Copy nothing but the lines below running from the line containing "base_pieces()" through the line containing "for node in", both end lines included.

* _MATERIAL_
* * * * * * *
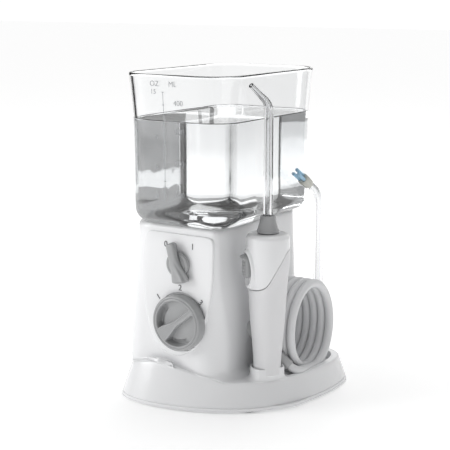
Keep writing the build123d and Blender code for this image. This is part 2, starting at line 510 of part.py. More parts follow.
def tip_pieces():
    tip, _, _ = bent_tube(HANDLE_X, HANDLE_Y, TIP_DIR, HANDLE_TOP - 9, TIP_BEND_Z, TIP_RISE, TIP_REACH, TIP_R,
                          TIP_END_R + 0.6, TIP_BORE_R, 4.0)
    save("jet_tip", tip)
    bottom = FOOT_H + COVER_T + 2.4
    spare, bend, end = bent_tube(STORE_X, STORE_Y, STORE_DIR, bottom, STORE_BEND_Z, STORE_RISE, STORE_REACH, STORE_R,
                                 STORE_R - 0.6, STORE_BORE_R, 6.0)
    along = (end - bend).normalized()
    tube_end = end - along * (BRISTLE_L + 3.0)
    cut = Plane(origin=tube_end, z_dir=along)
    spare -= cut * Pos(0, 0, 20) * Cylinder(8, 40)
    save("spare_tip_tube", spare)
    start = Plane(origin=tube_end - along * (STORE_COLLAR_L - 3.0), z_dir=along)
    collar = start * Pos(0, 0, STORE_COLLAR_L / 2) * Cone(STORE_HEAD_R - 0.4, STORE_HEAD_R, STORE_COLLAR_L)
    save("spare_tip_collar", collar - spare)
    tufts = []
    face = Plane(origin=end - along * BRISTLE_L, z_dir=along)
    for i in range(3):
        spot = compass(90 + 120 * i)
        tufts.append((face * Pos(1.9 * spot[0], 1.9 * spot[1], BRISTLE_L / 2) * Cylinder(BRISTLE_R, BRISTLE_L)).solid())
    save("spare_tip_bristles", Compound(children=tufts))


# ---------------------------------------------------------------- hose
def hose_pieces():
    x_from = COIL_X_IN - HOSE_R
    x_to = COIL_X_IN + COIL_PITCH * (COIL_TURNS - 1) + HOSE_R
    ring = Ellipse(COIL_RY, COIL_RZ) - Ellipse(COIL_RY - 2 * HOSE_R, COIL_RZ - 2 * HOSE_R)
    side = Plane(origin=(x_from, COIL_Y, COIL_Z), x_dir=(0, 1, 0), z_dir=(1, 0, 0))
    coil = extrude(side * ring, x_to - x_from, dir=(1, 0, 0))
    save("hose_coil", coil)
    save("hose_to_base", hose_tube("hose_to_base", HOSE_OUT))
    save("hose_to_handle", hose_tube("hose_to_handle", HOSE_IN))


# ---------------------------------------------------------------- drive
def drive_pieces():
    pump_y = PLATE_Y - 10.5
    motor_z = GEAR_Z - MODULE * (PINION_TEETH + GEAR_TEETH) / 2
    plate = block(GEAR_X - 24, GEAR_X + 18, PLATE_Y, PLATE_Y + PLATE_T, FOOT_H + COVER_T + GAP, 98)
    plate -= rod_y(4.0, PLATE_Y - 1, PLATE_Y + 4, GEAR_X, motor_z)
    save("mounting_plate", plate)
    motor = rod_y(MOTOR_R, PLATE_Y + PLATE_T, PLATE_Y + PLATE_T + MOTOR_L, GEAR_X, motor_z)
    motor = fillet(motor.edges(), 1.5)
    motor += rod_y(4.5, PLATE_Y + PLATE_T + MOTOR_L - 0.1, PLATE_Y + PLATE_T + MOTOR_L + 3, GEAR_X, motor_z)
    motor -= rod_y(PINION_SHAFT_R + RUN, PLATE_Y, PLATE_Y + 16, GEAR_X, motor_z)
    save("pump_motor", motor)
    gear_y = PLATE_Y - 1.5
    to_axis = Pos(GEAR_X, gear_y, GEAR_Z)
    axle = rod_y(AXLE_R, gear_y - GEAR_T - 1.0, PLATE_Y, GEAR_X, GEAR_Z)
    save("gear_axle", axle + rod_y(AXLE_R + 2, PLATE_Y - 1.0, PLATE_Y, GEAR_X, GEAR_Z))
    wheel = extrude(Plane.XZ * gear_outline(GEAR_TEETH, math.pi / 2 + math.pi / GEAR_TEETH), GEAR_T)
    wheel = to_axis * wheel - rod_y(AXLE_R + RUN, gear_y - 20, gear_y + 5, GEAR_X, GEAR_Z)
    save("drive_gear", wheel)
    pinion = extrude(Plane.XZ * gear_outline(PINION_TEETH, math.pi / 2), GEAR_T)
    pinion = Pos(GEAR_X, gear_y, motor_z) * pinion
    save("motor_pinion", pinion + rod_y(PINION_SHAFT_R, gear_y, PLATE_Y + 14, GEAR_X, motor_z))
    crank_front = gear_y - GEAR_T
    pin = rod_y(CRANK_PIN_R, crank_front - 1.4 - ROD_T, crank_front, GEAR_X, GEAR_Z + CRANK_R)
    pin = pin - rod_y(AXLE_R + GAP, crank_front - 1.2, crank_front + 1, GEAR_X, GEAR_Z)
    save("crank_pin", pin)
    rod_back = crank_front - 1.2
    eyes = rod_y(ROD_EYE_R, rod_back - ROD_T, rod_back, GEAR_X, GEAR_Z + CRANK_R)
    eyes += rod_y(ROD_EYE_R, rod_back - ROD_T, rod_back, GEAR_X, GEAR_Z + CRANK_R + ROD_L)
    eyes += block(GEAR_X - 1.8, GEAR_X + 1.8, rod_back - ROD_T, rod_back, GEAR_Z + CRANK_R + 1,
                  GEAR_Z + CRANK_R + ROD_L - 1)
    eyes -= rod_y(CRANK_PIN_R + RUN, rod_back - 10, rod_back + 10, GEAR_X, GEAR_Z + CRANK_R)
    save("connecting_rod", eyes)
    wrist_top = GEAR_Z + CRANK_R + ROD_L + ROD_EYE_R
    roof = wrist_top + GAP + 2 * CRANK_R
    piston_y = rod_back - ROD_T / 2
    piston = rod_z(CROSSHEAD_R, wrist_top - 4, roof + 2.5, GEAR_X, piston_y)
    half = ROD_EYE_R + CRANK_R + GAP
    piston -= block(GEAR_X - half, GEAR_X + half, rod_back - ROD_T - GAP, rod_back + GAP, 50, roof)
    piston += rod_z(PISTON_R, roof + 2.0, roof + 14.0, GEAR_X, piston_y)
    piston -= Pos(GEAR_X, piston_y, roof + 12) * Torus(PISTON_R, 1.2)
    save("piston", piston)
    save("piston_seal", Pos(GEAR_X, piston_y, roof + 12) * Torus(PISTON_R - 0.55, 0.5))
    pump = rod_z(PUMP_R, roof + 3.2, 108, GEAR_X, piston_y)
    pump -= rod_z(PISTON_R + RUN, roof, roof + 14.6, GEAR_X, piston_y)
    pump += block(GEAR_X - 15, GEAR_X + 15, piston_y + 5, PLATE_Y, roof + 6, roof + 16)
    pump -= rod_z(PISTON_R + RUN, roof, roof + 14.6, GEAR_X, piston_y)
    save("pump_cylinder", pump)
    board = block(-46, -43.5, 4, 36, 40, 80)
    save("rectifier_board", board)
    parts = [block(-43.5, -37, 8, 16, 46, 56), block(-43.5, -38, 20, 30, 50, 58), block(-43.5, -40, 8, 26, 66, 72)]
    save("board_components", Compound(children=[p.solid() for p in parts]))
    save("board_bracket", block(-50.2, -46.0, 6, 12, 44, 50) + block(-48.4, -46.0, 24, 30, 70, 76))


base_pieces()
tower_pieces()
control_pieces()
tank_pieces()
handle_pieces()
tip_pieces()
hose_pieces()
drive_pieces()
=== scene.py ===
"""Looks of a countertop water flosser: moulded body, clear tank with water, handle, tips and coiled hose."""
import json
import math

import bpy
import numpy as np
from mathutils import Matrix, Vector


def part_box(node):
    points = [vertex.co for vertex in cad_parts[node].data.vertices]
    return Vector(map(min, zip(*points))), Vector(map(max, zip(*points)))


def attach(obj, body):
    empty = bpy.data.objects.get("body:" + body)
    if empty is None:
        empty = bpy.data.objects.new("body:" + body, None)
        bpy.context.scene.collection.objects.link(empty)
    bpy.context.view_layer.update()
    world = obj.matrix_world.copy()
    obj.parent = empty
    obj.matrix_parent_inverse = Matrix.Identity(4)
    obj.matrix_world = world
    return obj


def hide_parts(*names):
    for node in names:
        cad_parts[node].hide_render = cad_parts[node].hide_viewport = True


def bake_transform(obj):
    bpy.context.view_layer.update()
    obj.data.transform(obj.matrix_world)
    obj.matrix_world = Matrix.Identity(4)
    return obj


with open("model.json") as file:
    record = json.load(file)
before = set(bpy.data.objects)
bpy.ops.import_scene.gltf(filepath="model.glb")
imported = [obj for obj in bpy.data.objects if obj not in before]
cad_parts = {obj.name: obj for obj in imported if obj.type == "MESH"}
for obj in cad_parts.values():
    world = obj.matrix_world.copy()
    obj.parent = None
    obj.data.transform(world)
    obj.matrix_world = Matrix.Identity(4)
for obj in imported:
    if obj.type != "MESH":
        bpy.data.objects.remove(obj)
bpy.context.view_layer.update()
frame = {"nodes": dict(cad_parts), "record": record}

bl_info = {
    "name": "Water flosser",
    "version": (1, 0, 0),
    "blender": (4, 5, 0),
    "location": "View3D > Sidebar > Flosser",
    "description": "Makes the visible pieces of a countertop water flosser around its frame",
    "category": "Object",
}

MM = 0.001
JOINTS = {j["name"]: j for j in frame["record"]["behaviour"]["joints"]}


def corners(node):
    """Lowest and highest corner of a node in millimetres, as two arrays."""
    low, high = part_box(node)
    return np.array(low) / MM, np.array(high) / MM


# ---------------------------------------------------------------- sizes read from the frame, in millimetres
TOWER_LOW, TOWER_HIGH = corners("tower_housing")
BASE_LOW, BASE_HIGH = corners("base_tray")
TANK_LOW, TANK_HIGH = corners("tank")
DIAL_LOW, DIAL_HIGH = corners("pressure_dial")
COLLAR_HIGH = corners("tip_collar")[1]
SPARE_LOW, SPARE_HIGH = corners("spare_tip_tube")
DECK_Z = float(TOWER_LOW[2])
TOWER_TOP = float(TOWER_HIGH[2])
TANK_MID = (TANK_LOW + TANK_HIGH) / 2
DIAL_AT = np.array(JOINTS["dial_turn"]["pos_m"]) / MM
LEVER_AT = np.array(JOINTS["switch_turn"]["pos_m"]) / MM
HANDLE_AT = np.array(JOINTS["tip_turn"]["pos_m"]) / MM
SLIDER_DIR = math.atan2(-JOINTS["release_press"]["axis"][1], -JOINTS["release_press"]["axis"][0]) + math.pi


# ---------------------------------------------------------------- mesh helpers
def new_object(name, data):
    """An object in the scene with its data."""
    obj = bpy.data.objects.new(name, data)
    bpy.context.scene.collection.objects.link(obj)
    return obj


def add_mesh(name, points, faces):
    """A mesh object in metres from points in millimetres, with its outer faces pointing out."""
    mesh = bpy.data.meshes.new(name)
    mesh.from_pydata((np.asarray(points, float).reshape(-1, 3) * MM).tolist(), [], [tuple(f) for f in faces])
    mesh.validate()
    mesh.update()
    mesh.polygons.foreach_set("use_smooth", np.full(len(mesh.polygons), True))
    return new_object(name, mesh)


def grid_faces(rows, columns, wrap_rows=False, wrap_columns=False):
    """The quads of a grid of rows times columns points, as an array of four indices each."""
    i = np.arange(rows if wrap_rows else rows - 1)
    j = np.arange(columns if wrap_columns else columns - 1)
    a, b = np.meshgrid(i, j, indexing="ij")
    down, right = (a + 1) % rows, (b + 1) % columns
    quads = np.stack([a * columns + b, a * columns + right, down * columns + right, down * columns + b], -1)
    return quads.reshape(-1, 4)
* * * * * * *
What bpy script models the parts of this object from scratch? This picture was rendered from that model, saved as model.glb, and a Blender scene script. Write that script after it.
* * * * * * *
* _EXERCISE RESPONSE_
base_pieces()
tower_pieces()
control_pieces()
tank_pieces()
handle_pieces()
tip_pieces()
hose_pieces()
drive_pieces()
=== scene.py ===
"""Looks of a countertop water flosser: moulded body, clear tank with water, handle, tips and coiled hose."""
import json
import math

import bpy
import numpy as np
from mathutils import Matrix, Vector


def part_box(node):
    points = [vertex.co for vertex in cad_parts[node].data.vertices]
    return Vector(map(min, zip(*points))), Vector(map(max, zip(*points)))


def attach(obj, body):
    empty = bpy.data.objects.get("body:" + body)
    if empty is None:
        empty = bpy.data.objects.new("body:" + body, None)
        bpy.context.scene.collection.objects.link(empty)
    bpy.context.view_layer.update()
    world = obj.matrix_world.copy()
    obj.parent = empty
    obj.matrix_parent_inverse = Matrix.Identity(4)
    obj.matrix_world = world
    return obj


def hide_parts(*names):
    for node in names:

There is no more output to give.